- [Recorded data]
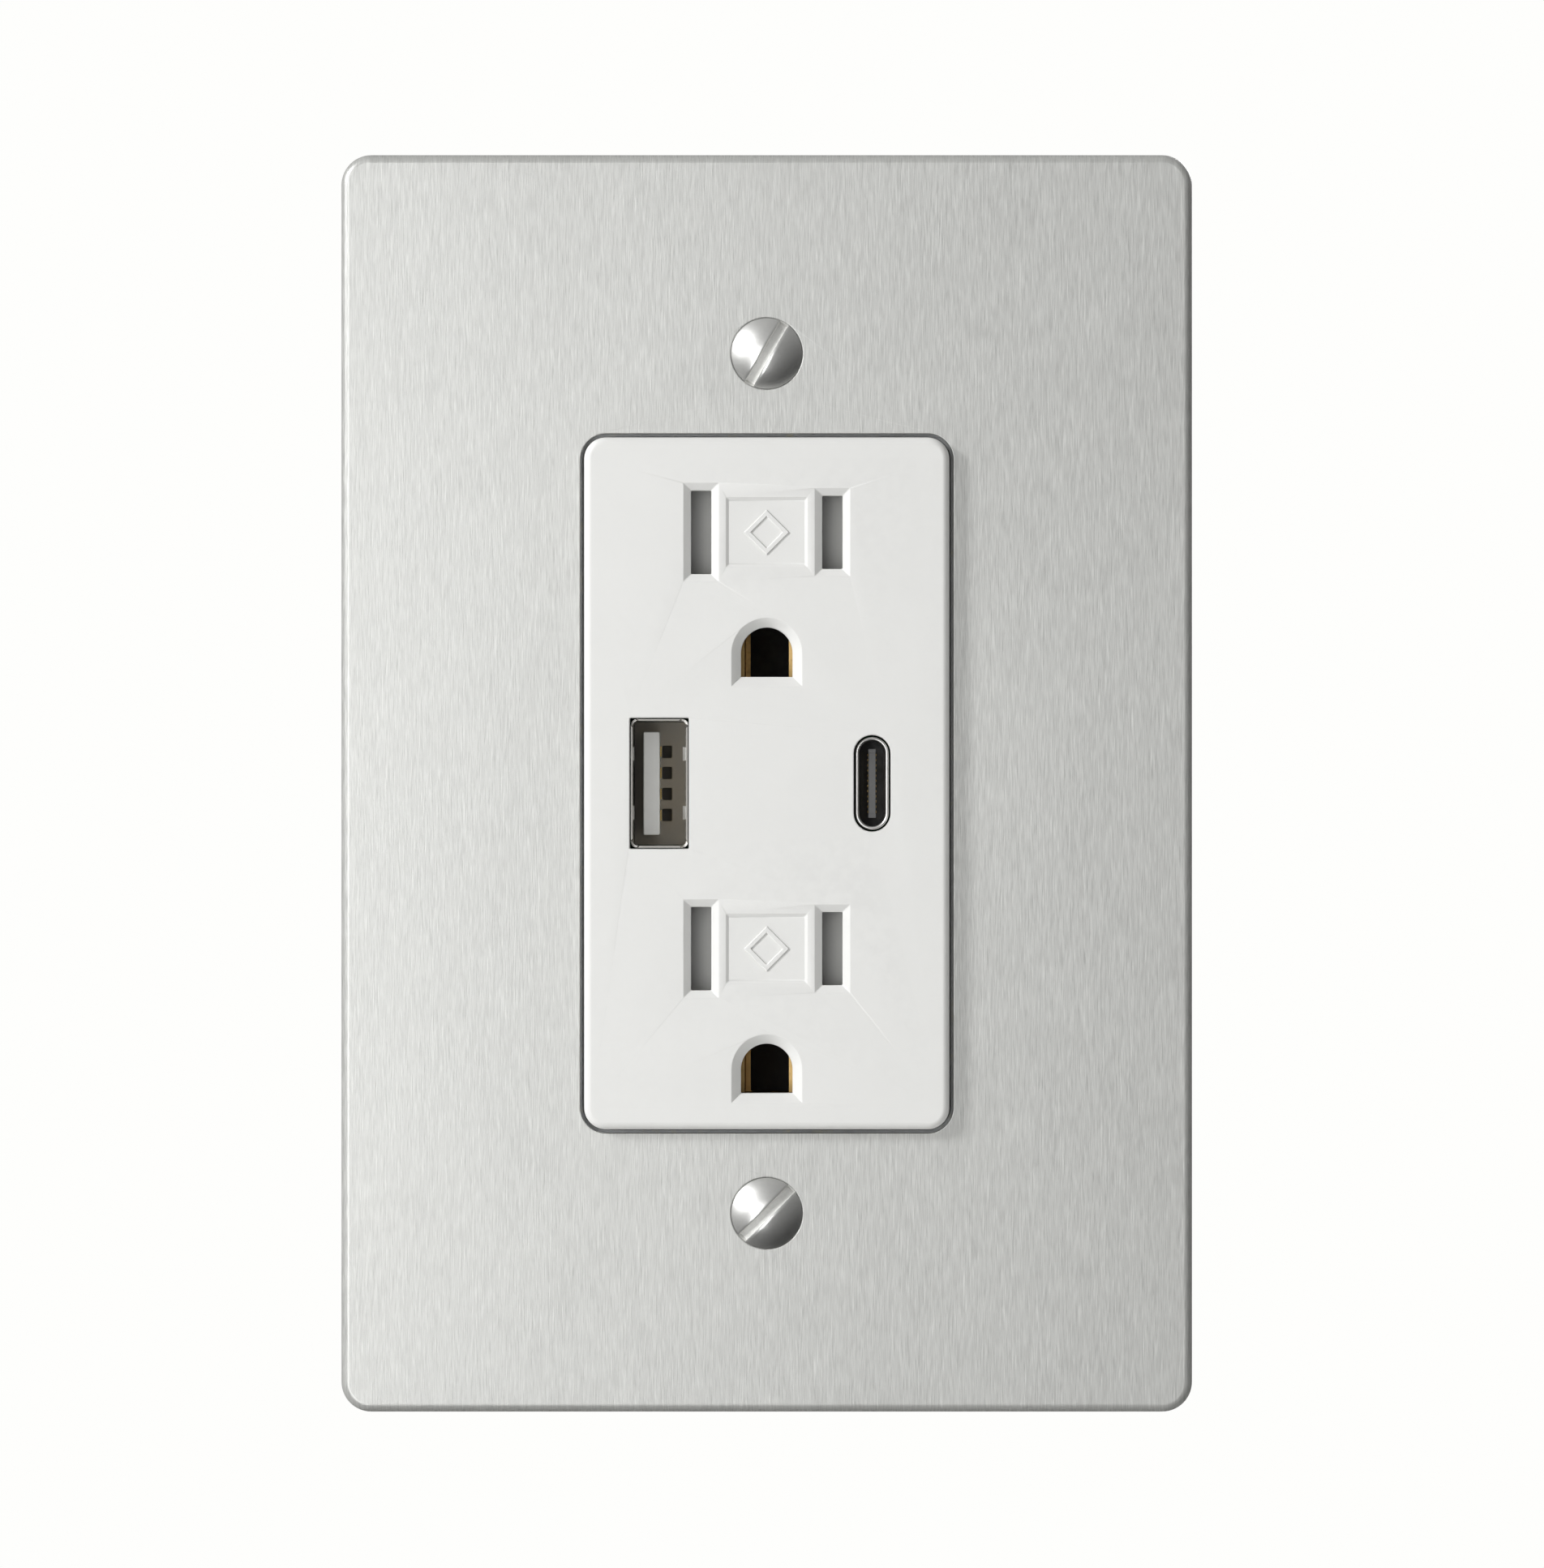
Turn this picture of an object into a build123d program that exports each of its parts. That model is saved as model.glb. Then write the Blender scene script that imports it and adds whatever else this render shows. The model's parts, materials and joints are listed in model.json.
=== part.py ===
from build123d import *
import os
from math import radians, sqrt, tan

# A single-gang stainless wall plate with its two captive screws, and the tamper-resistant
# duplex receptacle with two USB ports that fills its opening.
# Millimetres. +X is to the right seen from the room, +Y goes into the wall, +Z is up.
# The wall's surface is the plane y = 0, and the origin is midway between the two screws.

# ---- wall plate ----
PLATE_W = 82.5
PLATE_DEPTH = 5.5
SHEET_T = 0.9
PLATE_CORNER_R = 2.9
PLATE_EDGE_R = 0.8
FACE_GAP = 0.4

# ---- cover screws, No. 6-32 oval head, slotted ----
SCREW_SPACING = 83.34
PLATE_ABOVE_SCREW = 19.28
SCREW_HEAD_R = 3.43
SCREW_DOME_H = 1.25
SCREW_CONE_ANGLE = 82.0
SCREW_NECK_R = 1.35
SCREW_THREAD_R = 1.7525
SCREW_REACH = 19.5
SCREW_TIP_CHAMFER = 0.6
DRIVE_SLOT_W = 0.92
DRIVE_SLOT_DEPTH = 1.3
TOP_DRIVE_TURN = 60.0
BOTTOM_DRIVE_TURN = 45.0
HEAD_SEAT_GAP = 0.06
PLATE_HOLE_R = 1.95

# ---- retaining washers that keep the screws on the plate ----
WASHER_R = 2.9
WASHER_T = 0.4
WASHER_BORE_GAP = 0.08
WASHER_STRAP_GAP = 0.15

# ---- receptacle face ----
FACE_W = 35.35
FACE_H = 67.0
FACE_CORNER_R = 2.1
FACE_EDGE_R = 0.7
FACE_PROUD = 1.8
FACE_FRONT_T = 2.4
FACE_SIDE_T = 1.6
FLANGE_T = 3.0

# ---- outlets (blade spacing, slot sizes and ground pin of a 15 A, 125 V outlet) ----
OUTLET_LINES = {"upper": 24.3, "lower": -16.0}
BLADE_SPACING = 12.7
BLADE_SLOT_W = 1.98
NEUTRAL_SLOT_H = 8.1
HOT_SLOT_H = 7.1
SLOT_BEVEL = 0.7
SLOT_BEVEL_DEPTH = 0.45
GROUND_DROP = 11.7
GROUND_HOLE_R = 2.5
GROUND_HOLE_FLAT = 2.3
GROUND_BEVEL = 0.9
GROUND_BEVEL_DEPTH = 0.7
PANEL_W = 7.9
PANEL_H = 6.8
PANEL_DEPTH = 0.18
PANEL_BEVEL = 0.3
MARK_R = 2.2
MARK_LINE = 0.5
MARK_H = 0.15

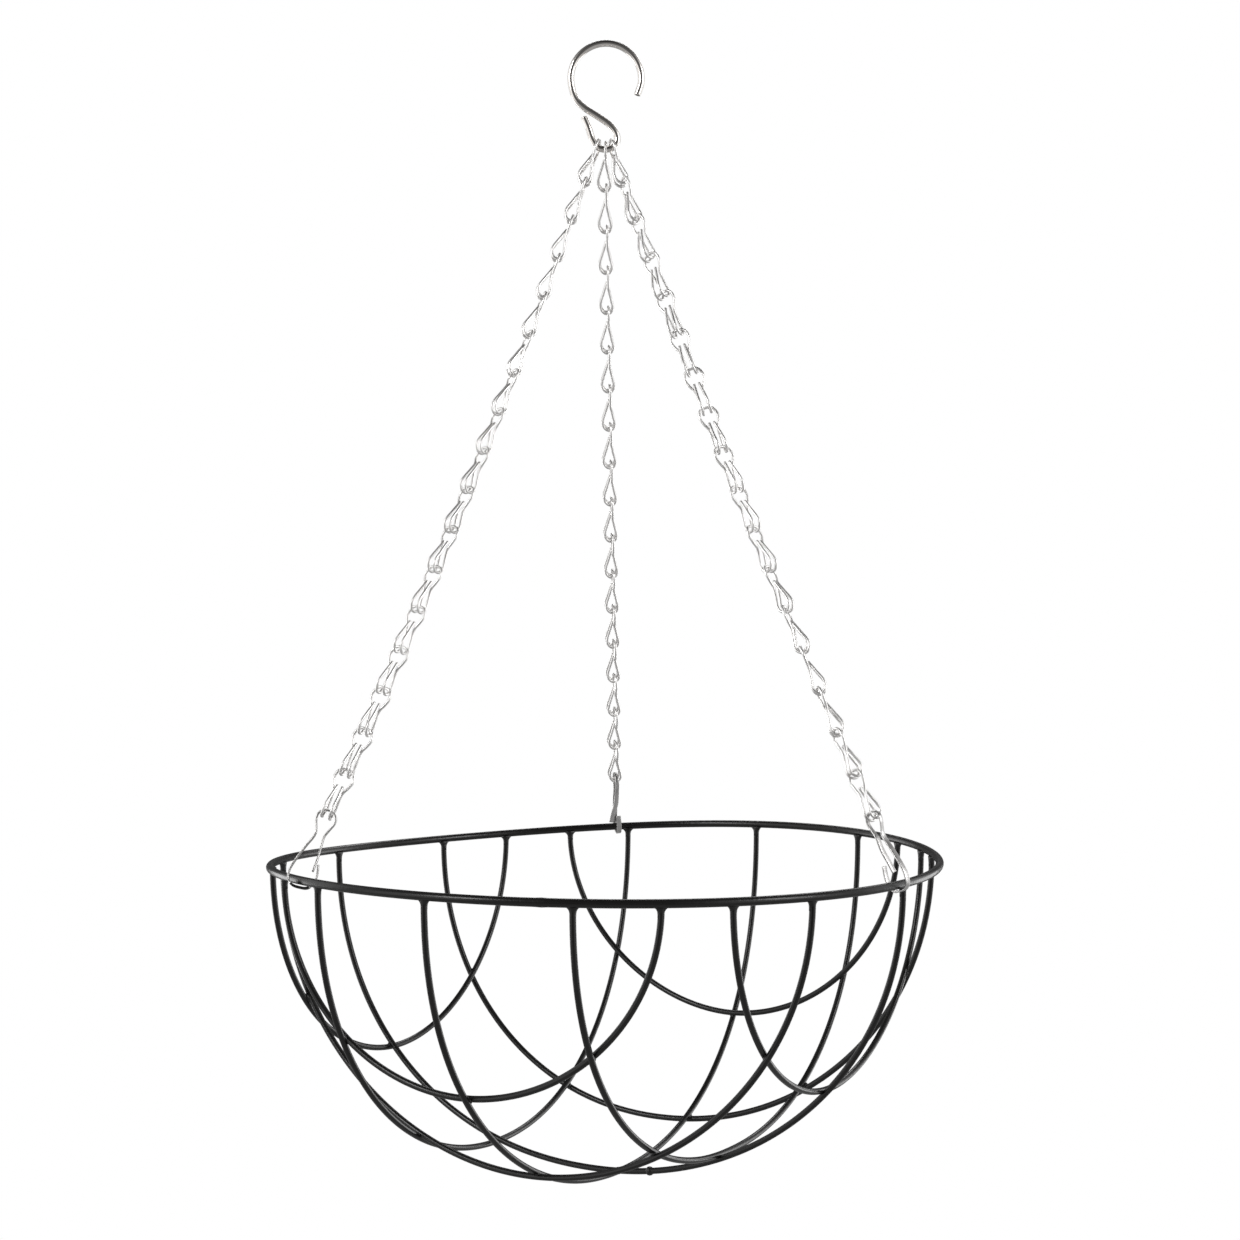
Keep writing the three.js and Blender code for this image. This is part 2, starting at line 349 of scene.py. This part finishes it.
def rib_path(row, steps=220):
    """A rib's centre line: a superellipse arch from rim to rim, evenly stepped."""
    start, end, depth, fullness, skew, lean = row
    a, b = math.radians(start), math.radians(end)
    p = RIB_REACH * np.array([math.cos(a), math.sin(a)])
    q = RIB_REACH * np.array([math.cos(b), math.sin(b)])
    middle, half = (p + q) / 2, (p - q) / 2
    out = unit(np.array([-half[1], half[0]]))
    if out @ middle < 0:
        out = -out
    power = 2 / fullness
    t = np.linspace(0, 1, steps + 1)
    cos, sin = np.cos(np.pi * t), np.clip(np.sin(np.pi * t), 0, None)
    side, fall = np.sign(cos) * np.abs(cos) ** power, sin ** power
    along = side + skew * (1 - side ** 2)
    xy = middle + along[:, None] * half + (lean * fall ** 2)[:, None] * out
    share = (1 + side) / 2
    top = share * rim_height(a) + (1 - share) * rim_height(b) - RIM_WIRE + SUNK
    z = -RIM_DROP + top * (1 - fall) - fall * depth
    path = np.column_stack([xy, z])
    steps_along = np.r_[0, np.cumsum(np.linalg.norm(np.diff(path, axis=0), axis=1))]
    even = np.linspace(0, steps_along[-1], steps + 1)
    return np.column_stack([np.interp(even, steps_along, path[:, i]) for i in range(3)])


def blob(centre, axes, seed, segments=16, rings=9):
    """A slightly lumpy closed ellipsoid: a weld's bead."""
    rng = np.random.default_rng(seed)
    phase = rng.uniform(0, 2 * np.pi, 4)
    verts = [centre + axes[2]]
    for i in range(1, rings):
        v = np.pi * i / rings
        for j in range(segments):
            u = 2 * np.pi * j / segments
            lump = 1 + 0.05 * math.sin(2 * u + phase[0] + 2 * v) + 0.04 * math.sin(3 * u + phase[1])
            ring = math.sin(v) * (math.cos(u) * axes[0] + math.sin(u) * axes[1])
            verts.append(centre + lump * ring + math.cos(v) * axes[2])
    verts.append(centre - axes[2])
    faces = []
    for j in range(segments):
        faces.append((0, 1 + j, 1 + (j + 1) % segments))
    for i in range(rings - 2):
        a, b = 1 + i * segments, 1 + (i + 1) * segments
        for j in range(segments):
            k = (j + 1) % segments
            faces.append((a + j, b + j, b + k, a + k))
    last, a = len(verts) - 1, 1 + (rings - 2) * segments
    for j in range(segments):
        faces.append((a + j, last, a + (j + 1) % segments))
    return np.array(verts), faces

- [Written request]
Reproduce exactly, please, only the lines from the start of the data above to the line that contains "from math import radians, sqrt, tan", with both ends kept.

- [Exercise output]
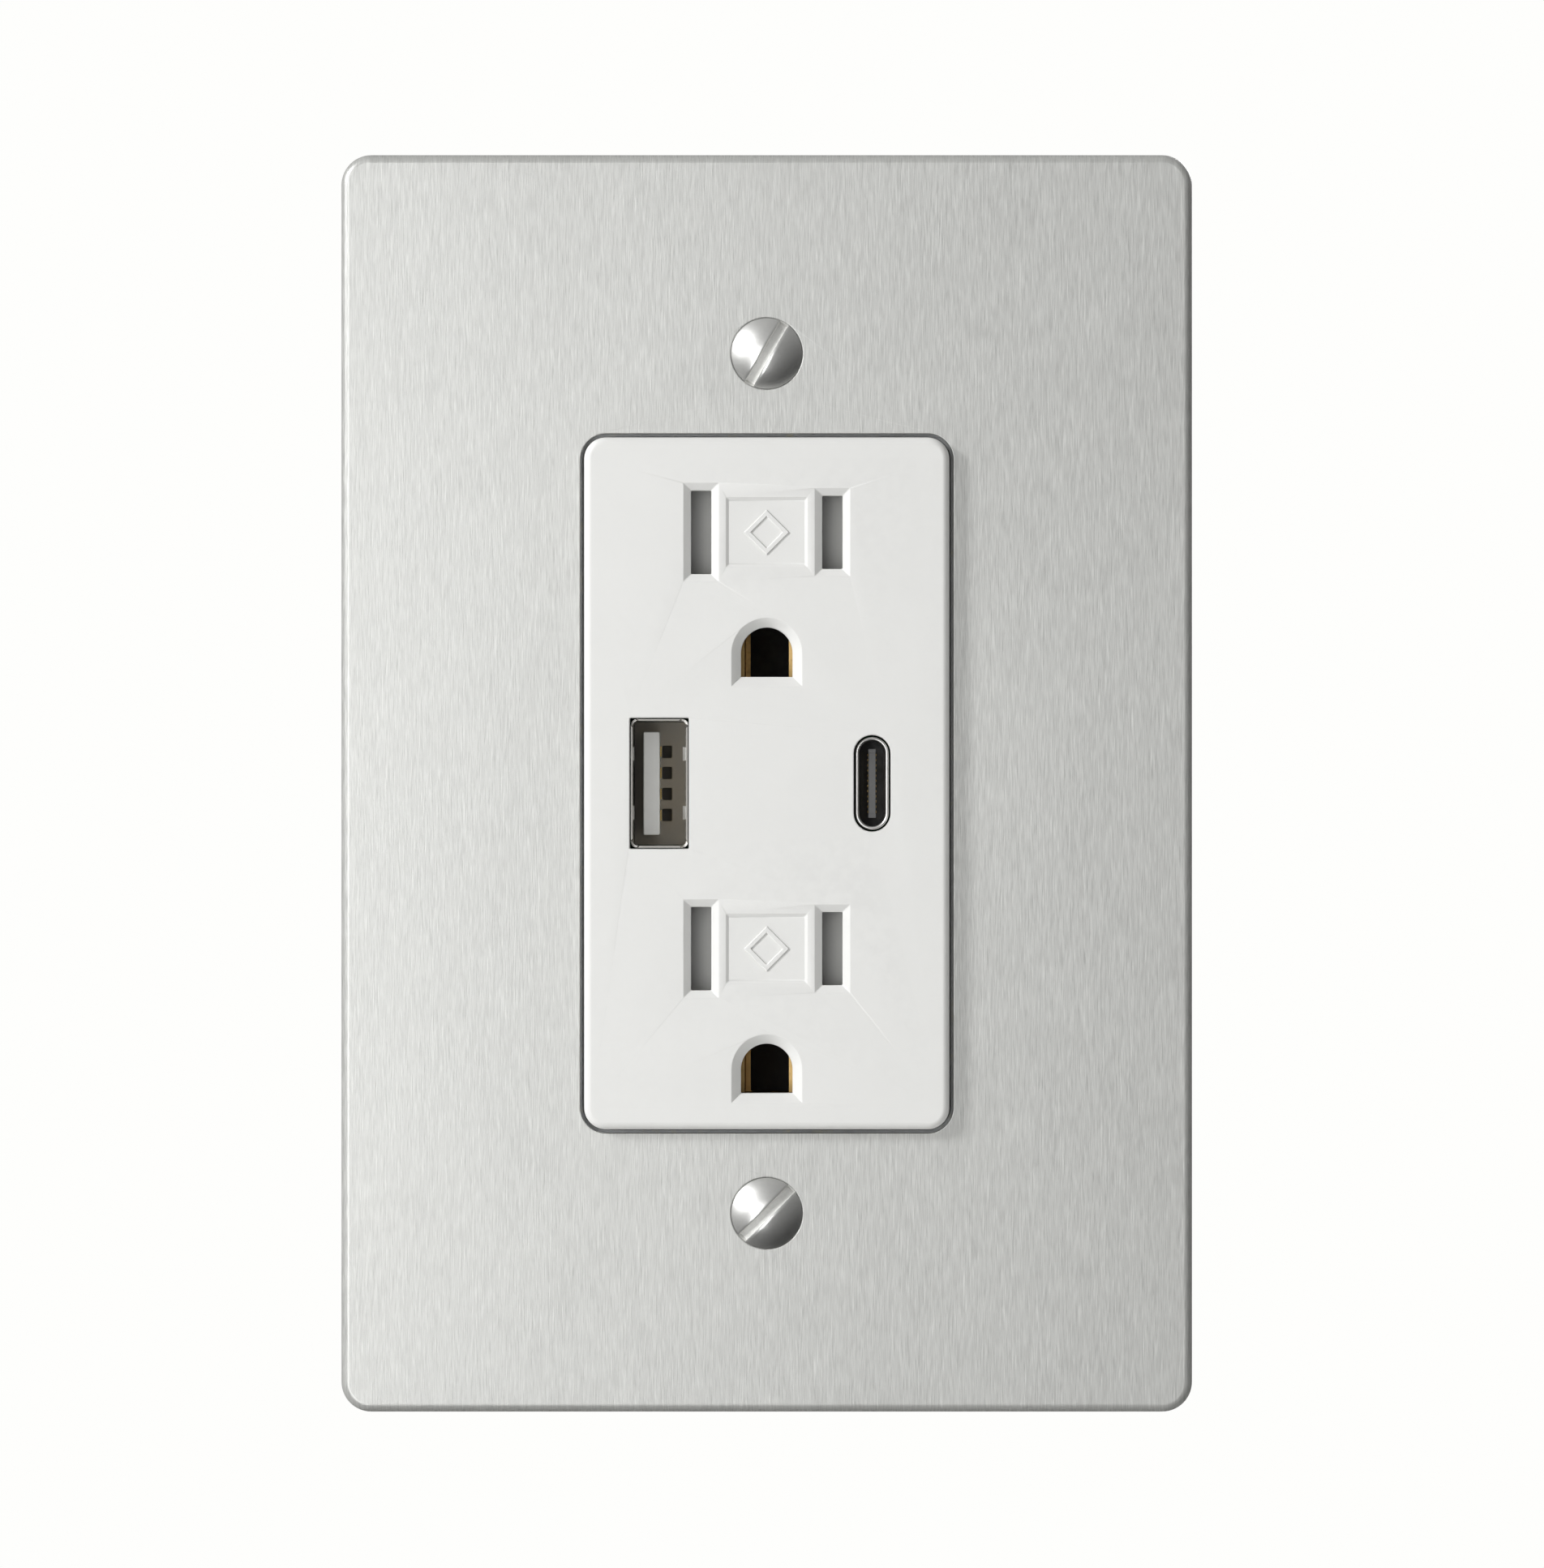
Turn this picture of an object into a build123d program that exports each of its parts. That model is saved as model.glb. Then write the Blender scene script that imports it and adds whatever else this render shows. The model's parts, materials and joints are listed in model.json.
=== part.py ===
from build123d import *
import os
from math import radians, sqrt, tan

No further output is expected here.